実験には以下の起電機および部材を使用した。
バンデグラフ起電機:島津理化器械株式会社製ツインタワーバンデグラフVG−T
放電電極:先端の曲率半径10mmの棒状材料(素材:ステンレス)
絶縁部材:低密度ポリエチレン製絶縁フィルム(ホリアキ株式会社製、半透明ラップインごみ袋厚口45L、厚さ0.04mm)を、50cm角に切り、4枚重ねたもの
誘導電極:直径0.3mの円形平板(素材:ステンレス)
台:テフロン(登録商標)製ブロック
なお、バンデグラフ起電機と放電電極を繋ぐ電線には、内径6mm外径8mmのテフロン(登録商標)チューブによる被覆を施している。
また、実験は、気温26℃、相対湿度50%の条件で行った。
放電電極と絶縁部材との距離が0mmの場合には、バンデグラフ起電機のスイッチを入れた直後から沿面放電が観察された(図4)。
また、バンデグラフ起電機のスイッチを切り、放電電極をアースした時にも大きな沿面放電が観察された(図5)。
放電電極と絶縁部材との距離が10mmの場合にも、バンデグラフ起電機のスイッチを入れた直後から沿面放電が観察された。

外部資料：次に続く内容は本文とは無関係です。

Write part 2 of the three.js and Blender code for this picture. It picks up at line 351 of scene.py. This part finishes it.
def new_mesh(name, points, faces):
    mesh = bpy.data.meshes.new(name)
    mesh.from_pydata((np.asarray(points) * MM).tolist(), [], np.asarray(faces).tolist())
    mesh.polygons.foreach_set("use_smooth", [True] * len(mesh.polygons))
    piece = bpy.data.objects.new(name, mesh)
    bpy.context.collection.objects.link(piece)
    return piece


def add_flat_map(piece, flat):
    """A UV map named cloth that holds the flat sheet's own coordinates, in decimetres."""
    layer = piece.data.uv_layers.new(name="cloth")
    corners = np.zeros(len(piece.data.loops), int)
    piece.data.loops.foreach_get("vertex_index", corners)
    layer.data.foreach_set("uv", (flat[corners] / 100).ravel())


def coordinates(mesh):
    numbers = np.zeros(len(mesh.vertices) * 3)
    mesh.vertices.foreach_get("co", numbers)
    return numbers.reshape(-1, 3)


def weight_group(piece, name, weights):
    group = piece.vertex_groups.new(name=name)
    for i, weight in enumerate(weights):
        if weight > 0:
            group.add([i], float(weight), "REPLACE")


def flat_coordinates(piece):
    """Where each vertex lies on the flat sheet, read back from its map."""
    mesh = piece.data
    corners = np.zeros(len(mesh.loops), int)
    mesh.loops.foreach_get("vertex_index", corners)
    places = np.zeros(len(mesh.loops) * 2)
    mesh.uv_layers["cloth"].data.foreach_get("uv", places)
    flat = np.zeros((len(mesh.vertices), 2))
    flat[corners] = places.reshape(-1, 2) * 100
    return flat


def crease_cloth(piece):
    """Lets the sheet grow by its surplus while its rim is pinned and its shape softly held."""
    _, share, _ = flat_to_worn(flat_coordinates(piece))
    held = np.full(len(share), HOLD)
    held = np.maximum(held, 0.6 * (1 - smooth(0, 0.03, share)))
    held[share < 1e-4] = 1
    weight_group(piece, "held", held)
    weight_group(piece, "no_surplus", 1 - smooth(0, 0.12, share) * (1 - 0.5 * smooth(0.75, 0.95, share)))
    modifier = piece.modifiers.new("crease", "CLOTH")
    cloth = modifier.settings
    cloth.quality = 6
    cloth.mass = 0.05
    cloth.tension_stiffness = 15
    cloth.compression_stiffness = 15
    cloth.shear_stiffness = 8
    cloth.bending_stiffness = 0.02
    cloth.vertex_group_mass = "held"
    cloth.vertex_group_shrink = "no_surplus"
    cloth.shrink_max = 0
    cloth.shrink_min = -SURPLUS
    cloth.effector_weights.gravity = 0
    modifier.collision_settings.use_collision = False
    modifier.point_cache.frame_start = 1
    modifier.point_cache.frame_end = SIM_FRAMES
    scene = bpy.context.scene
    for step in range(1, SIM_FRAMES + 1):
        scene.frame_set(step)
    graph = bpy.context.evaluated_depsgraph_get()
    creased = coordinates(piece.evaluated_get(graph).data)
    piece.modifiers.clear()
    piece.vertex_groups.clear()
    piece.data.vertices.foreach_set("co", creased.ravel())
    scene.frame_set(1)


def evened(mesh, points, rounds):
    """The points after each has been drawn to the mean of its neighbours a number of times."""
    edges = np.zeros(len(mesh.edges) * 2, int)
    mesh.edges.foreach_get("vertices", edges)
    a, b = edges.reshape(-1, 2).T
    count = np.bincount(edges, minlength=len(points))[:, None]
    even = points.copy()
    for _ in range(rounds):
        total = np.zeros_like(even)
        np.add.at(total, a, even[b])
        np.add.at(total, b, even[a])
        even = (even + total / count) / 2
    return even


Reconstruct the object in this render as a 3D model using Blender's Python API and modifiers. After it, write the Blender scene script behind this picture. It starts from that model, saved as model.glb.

しかし、沿面放電が発生した領域は、距離が0mmにおけるバンデグラフ起電機のスイッチを入れた状態において発生した沿面放電よりも小さかった。
また、バンデグラフ起電機のスイッチを切り、放電電極をアースした時にも沿面放電が観察された。この場合も、距離が0mmにおける同じ条件の場合と比べて、その沿面放電が発生した領域が小さかった。
放電電極と絶縁部材との距離が50mmの場合には、バンデグラフ起電機のスイッチを入れた状態、バンデグラフ起電機のスイッチを切り放電電極をアースした時、いずれの場合にも沿面放電は発生しなかった。
本発明の沿面放電体感装置は、沿面放電が発生する可能性がある現場において作業を行う作業者に対し、沿面放電による火災や爆発災害の発生を防止するための教育に使用することができる。
本実施形態の沿面放電体感装置1の概略ブロック図である。 (A)は電極近傍の概略拡大説明図であり、(B)は電極近傍の概略平面図である。 ケース10を設けた本実施形態の沿面放電体感装置1の概略ブロック図である。 本実施形態の沿面放電体感装置1によって沿面放電を発生させた状況を示す図である。 本実施形態の沿面放電体感装置1によって沿面放電を発生させた状況を示す図である。
符号の説明
1 沿面放電体感装置
2 バンデグラフ起電機
3 放電電極
4 誘導電極
5 絶縁部材
10 ケース
10a 観測窓
11 換気手段

Claims (8)

  1. 沿面放電を発生させる装置であって、
    アースされた誘導電極と、該誘導電極と非接触状態に配設された放電電極とからなる一対の電極と、
    該一対の電極間に配設され、その表面に沿面放電を生じさせ得る絶縁部材と、
    前記放電電極に接続されたバンデグラフ起電機とからなる
    ことを特徴とする沿面放電体感装置。
  2. 前記放電電極は、
    前記絶縁部材側の先端部の曲率半径が5〜50mmである
    ことを特徴とする請求項1記載の沿面放電体感装置。
  3. 前記絶縁部材の厚さが、0.01〜8mmである
    ことを特徴とする請求項1記載の沿面放電体感装置。
  4. 前記放電電極と前記絶縁部材の表面との距離が、20mm以下である
    ことを特徴とする請求項1記載の沿面放電体感装置。
  5. 前記一対の電極および前記絶縁部材を内部に収容するケースを備えており、
    該ケースは、内部を視認しうる観測窓を備えている
    ことを特徴とする請求項1、2、3または4記載の沿面放電体感装置。
  6. 前記ケース内を換気する換気手段を備えている
    ことを特徴とする請求項5記載の沿面放電体感装置。
  7. 前記ケース内が、相対湿度65%以下に保たれている
    ことを特徴とする請求項5記載の沿面放電体感装置。
  8. 請求項1、2、3、4、5、6または7記載の沿面放電体感装置を、相対湿度65%以下の雰囲気で作動させる
    ことを特徴とする沿面放電体感実験方法。